Among his most important oils are Lesende junge Frau (1906), Blumengarten (ohne Figur) (1908), and Blumen und Wolken (1933).

Other important works:
- Lesende junge frau, 1906, oil on canvas, Kunsthalle Kiel
- Blumengarten (ohne Figur), 1908, oil on canvas, Sotheby's purchaser 8 February 2012
- Anna Wieds Garten, 1907, oil on canvas, Private Collection
- Steigende Wolken, 1927, oil on canvas, Karl-Ernst-Osthaus-Museum, Hagen
- Grosse Sonnenblumen, 1928, oil on canvas, The Metropolitan Museum of Art, New York
- Blumen und Wolken, 1933, oil on canvas, Museum Sprengel, Hanover

In recent years, Nolde's paintings have achieved prices of several million US dollars, in auctions conducted by the leading international auction houses. On 8 February 2012, Blumengarten (ohne Figur) was sold by Sotheby's in London for US$3,272,673.

==Nazi-looted art==
Nolde's work has become the focus of renewed attention after a painting entitled Blumengarten (Utenwarf) from 1917, which now hangs in the art museum Moderna Museet, Stockholm, Sweden, and has been valued at US$4 million, was discovered to have been looted from Otto Nathan Deutsch, a German-Jewish refugee whose heirs, including a Holocaust survivor, are asking for its return.
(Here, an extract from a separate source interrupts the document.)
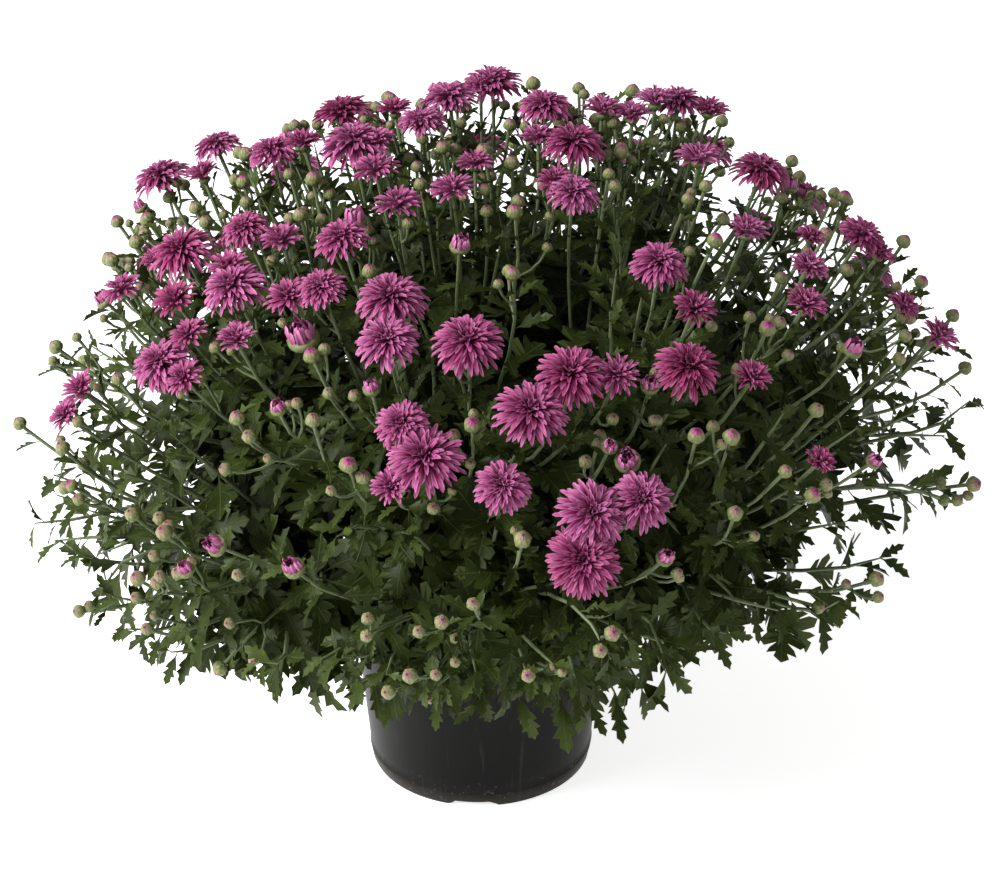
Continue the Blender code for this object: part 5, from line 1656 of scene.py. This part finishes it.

The Swedish government decided in 2007 that the museum must settle with the heirs. Deutsch was forced to flee Germany before World War II and left for Amsterdam in late 1938 or early 1939. The painting was sold to the Swedish museum at an auction in Switzerland, where it had resurfaced in 1967.

In 2015, Nolde's Maiwiese (Maienwiese) [Meadow in May], 1915, (Inv. Nr. 94) was restituted by the Lentos Art Museum in Linz to the heirs of Dr. Otto Siegfried Julius.

In 2017 the Wilhelm Lehmbruck Museum Foundation restituted the painting “Women in a Flower Garden” by Emil Nolde to the heirs of Eduard Müller who was murdered in a Nazi concentration camp in 1942.

In 2019 the city of Düsseldorf agreed to restitute Nolde's The Actress to the heirs of Curt Schueler. The painting had been acquired for Düsseldorf by Conrad Doebbeke.

In 2000 the Wilhelm Lehmbruck Museum Foundation, Duisburg rejected a restitution request from the family of the Breslau (Wroclaw) collector Dr. Ismar Littmann for Nolde's painting Buchsbaumgarten (Boxtree Garden).